As for land-use regulation, Lindsey explains how zoning and similar laws have inflated housing prices at the expense of the poor. This price inflation tends to concentrate in urban areas, often as a result of lobbying by the well-established and well-off who fight development to protect their property values. Steep housing prices push modest income earners away from the higher wages and greater economic opportunities in urban areas. The net result? The poor get poorer, and the economy suffers because people move away from the country’s most productive places. Research indicates that “reducing land-use controls in the most restrictive U.S. cities to the level of the median city would boost overall U.S. output by 9.5 percent.” That number would translate to a better life for millions of Americans.
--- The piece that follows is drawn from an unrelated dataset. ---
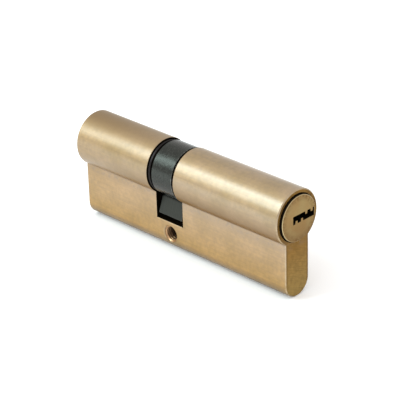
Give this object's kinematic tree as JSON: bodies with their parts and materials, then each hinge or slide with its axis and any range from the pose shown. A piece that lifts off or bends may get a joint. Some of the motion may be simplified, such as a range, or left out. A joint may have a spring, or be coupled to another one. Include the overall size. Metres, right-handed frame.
{
  "type": "double profile lock cylinder",
  "caption": "Double lock cylinder of the keyhole-shaped European profile, keyed at both ends, with a bolt-throwing cam between the halves and a tapped fixing hole below it.",
  "frame": {"origin": "where the barrel's axis crosses the middle of the cam slot, straight above the fixing hole", "axes": "+X along the barrel towards the longer half, +Z from the web up to the barrel, +Y completes a right-handed frame"},
  "size_m": [0.0816, 0.0168, 0.033],
  "materials": {
    "housing_brass": "satin drawn",
    "plug_brass": "satin turned",
    "pin_brass": "bright turned",
    "cam_steel": "sintered, oiled",
    "clutch_steel": "satin",
    "clip_steel": "blued",
    "pin_steel": "bright turned",
    "spring_steel": "drawn wire"
  },
  "bodies": {
    "lock_body": {"housing": "housing_brass", "chamber_cap_front_1": "housing_brass", "spring_front_1": "spring_steel", "chamber_cap_front_2": "housing_brass", "spring_front_2": "spring_steel", "chamber_cap_front_3": "housing_brass", "spring_front_3": "spring_steel", "chamber_cap_front_4": "housing_brass", "spring_front_4": "spring_steel", "chamber_cap_front_5": "housing_brass", "spring_front_5": "spring_steel", "chamber_cap_front_6": "housing_brass", "spring_front_6": "spring_steel", "chamber_cap_rear_1": "housing_brass", "spring_rear_1": "spring_steel", "chamber_cap_rear_2": "housing_brass", "spring_rear_2": "spring_steel", "chamber_cap_rear_3": "housing_brass", "spring_rear_3": "spring_steel", "chamber_cap_rear_4": "housing_brass", "spring_rear_4": "spring_steel", "chamber_cap_rear_5": "housing_brass", "spring_rear_5": "spring_steel", "chamber_cap_rear_6": "housing_brass", "spring_rear_6": "spring_steel"},
    "front_plug": {"plug_front": "plug_brass", "circlip_front": "clip_steel"},
    "rear_plug": {"plug_rear": "plug_brass", "circlip_rear": "clip_steel"},
    "cam": {"cam": "cam_steel"},
    "clutch": {"clutch": "clutch_steel"},
    "key_pin_front_1": {"key_pin_front_1": "pin_brass"},
    "driver_pin_front_1": {"driver_pin_front_1": "pin_steel"},
    "key_pin_front_2": {"key_pin_front_2": "pin_brass"},
    "driver_pin_front_2": {"driver_pin_front_2": "pin_steel"},
    "key_pin_front_3": {"key_pin_front_3": "pin_brass"},
    "driver_pin_front_3": {"driver_pin_front_3": "pin_steel"},
    "key_pin_front_4": {"key_pin_front_4": "pin_brass"},
    "driver_pin_front_4": {"driver_pin_front_4": "pin_steel"},
    "key_pin_front_5": {"key_pin_front_5": "pin_brass"},
    "driver_pin_front_5": {"driver_pin_front_5": "pin_steel"},
    "key_pin_front_6": {"key_pin_front_6": "pin_brass"},
    "driver_pin_front_6": {"driver_pin_front_6": "pin_steel"},
    "key_pin_rear_1": {"key_pin_rear_1": "pin_brass"},
    "driver_pin_rear_1": {"driver_pin_rear_1": "pin_steel"},
    "key_pin_rear_2": {"key_pin_rear_2": "pin_brass"},
    "driver_pin_rear_2": {"driver_pin_rear_2": "pin_steel"},
    "key_pin_rear_3": {"key_pin_rear_3": "pin_brass"},
    "driver_pin_rear_3": {"driver_pin_rear_3": "pin_steel"},
    "key_pin_rear_4": {"key_pin_rear_4": "pin_brass"},
    "driver_pin_rear_4": {"driver_pin_rear_4": "pin_steel"},
    "key_pin_rear_5": {"key_pin_rear_5": "pin_brass"},
    "driver_pin_rear_5": {"driver_pin_rear_5": "pin_steel"},
    "key_pin_rear_6": {"key_pin_rear_6": "pin_brass"},
    "driver_pin_rear_6": {"driver_pin_rear_6": "pin_steel"}
  },
  "joints": [
    {"name": "front_plug_turn", "type": "hinge", "parent": "lock_body", "child": "front_plug", "pos_m": [0, 0, 0], "axis": [1, 0, 0], "continuous": true},
    {"name": "rear_plug_turn", "type": "hinge", "parent": "lock_body", "child": "rear_plug", "pos_m": [0, 0, 0], "axis": [1, 0, 0], "continuous": true},
    {"name": "cam_turn", "type": "hinge", "parent": "lock_body", "child": "cam", "pos_m": [0, 0, 0], "axis": [1, 0, 0], "continuous": true},
    {"name": "clutch_shift", "type": "slide", "parent": "cam", "child": "clutch", "axis": [1, 0, 0], "range_m": [0, 0.0018]},
    {"name": "key_pin_lift_front_1", "type": "slide", "parent": "front_plug", "child": "key_pin_front_1", "axis": [0, 0, 1], "range_m": [0, 0.0011]},
    {"name": "driver_pin_press_front_1", "type": "slide", "parent": "lock_body", "child": "driver_pin_front_1", "axis": [0, 0, 1], "range_m": [-0.002, 0], "stiffness_N_per_m": 60, "springref_m": 0.003, "deforming": ["spring_front_1"]},
    {"name": "key_pin_lift_front_2", "type": "slide", "parent": "front_plug", "child": "key_pin_front_2", "axis": [0, 0, 1], "range_m": [0, 0.0014]},
    {"name": "driver_pin_press_front_2", "type": "slide", "parent": "lock_body", "child": "driver_pin_front_2", "axis": [0, 0, 1], "range_m": [-0.002, 0], "stiffness_N_per_m": 60, "springref_m": 0.003, "deforming": ["spring_front_2"]},
    {"name": "key_pin_lift_front_3", "type": "slide", "parent": "front_plug", "child": "key_pin_front_3", "axis": [0, 0, 1], "range_m": [0, 0.0005]},
    {"name": "driver_pin_press_front_3", "type": "slide", "parent": "lock_body", "child": "driver_pin_front_3", "axis": [0, 0, 1], "range_m": [-0.002, 0], "stiffness_N_per_m": 60, "springref_m": 0.003, "deforming": ["spring_front_3"]},
    {"name": "key_pin_lift_front_4", "type": "slide", "parent": "front_plug", "child": "key_pin_front_4", "axis": [0, 0, 1], "range_m": [0, 0.0008]},
    {"name": "driver_pin_press_front_4", "type": "slide", "parent": "lock_body", "child": "driver_pin_front_4", "axis": [0, 0, 1], "range_m": [-0.002, 0], "stiffness_N_per_m": 60, "springref_m": 0.003, "deforming": ["spring_front_4"]},
    {"name": "key_pin_lift_front_5", "type": "slide", "parent": "front_plug", "child": "key_pin_front_5", "axis": [0, 0, 1], "range_m": [0, 0.0014]},
    {"name": "driver_pin_press_front_5", "type": "slide", "parent": "lock_body", "child": "driver_pin_front_5", "axis": [0, 0, 1], "range_m": [-0.002, 0], "stiffness_N_per_m": 60, "springref_m": 0.003, "deforming": ["spring_front_5"]},
    {"name": "key_pin_lift_front_6", "type": "slide", "parent": "front_plug", "child": "key_pin_front_6", "axis": [0, 0, 1], "range_m": [0, 0.0011]},
    {"name": "driver_pin_press_front_6", "type": "slide", "parent": "lock_body", "child": "driver_pin_front_6", "axis": [0, 0, 1], "range_m": [-0.002, 0], "stiffness_N_per_m": 60, "springref_m": 0.003, "deforming": ["spring_front_6"]},
    {"name": "key_pin_lift_rear_1", "type": "slide", "parent": "rear_plug", "child": "key_pin_rear_1", "axis": [0, 0, 1], "range_m": [0, 0.0008]},
    {"name": "driver_pin_press_rear_1", "type": "slide", "parent": "lock_body", "child": "driver_pin_rear_1", "axis": [0, 0, 1], "range_m": [-0.002, 0], "stiffness_N_per_m": 60, "springref_m": 0.003, "deforming": ["spring_rear_1"]},
    {"name": "key_pin_lift_rear_2", "type": "slide", "parent": "rear_plug", "child": "key_pin_rear_2", "axis": [0, 0, 1], "range_m": [0, 0.0011]},
    {"name": "driver_pin_press_rear_2", "type": "slide", "parent": "lock_body", "child": "driver_pin_rear_2", "axis": [0, 0, 1], "range_m": [-0.002, 0], "stiffness_N_per_m": 60, "springref_m": 0.003, "deforming": ["spring_rear_2"]},
    {"name": "key_pin_lift_rear_3", "type": "slide", "parent": "rear_plug", "child": "key_pin_rear_3", "axis": [0, 0, 1], "range_m": [0, 0.0014]},
    {"name": "driver_pin_press_rear_3", "type": "slide", "parent": "lock_body", "child": "driver_pin_rear_3", "axis": [0, 0, 1], "range_m": [-0.002, 0], "stiffness_N_per_m": 60, "springref_m": 0.003, "deforming": ["spring_rear_3"]},
    {"name": "key_pin_lift_rear_4", "type": "slide", "parent": "rear_plug", "child": "key_pin_rear_4", "axis": [0, 0, 1], "range_m": [0, 0.0005]},
    {"name": "driver_pin_press_rear_4", "type": "slide", "parent": "lock_body", "child": "driver_pin_rear_4", "axis": [0, 0, 1], "range_m": [-0.002, 0], "stiffness_N_per_m": 60, "springref_m": 0.003, "deforming": ["spring_rear_4"]},
    {"name": "key_pin_lift_rear_5", "type": "slide", "parent": "rear_plug", "child": "key_pin_rear_5", "axis": [0, 0, 1], "range_m": [0, 0.0011]},
    {"name": "driver_pin_press_rear_5", "type": "slide", "parent": "lock_body", "child": "driver_pin_rear_5", "axis": [0, 0, 1], "range_m": [-0.002, 0], "stiffness_N_per_m": 60, "springref_m": 0.003, "deforming": ["spring_rear_5"]},
    {"name": "key_pin_lift_rear_6", "type": "slide", "parent": "rear_plug", "child": "key_pin_rear_6", "axis": [0, 0, 1], "range_m": [0, 0.0008]},
    {"name": "driver_pin_press_rear_6", "type": "slide", "parent": "lock_body", "child": "driver_pin_rear_6", "axis": [0, 0, 1], "range_m": [-0.002, 0], "stiffness_N_per_m": 60, "springref_m": 0.003, "deforming": ["spring_rear_6"]}
  ],
  "couplings": [
    {"joint": "cam_turn", "follows": "front_plug_turn", "ratio": 1}
  ]
}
In addition to Lindsey’s suggested reforms, PLF and other groups that fight to uphold the Constitution in court can also slay the dragons responsible for these rotten policies. Our founders enshrined property rights and the right to earn a living in the Constitution because they feared that powerful interest groups would have too much political influence. PLF has championed these constitutional rights across the country. For example, PLF has amassed a string of recent victories against absurd licensing laws that allow your future competitors to veto your license application. PLF is also fighting misguided attempts to fix the affordable housing crisis through more regulation, a solution that just compounds the problem.
I hope Brink Lindsey’s entreaty that we unite on political reform bears fruit. Regardless, PLF will continue to fight for the constitutional rights that are built to keep the dragons at bay.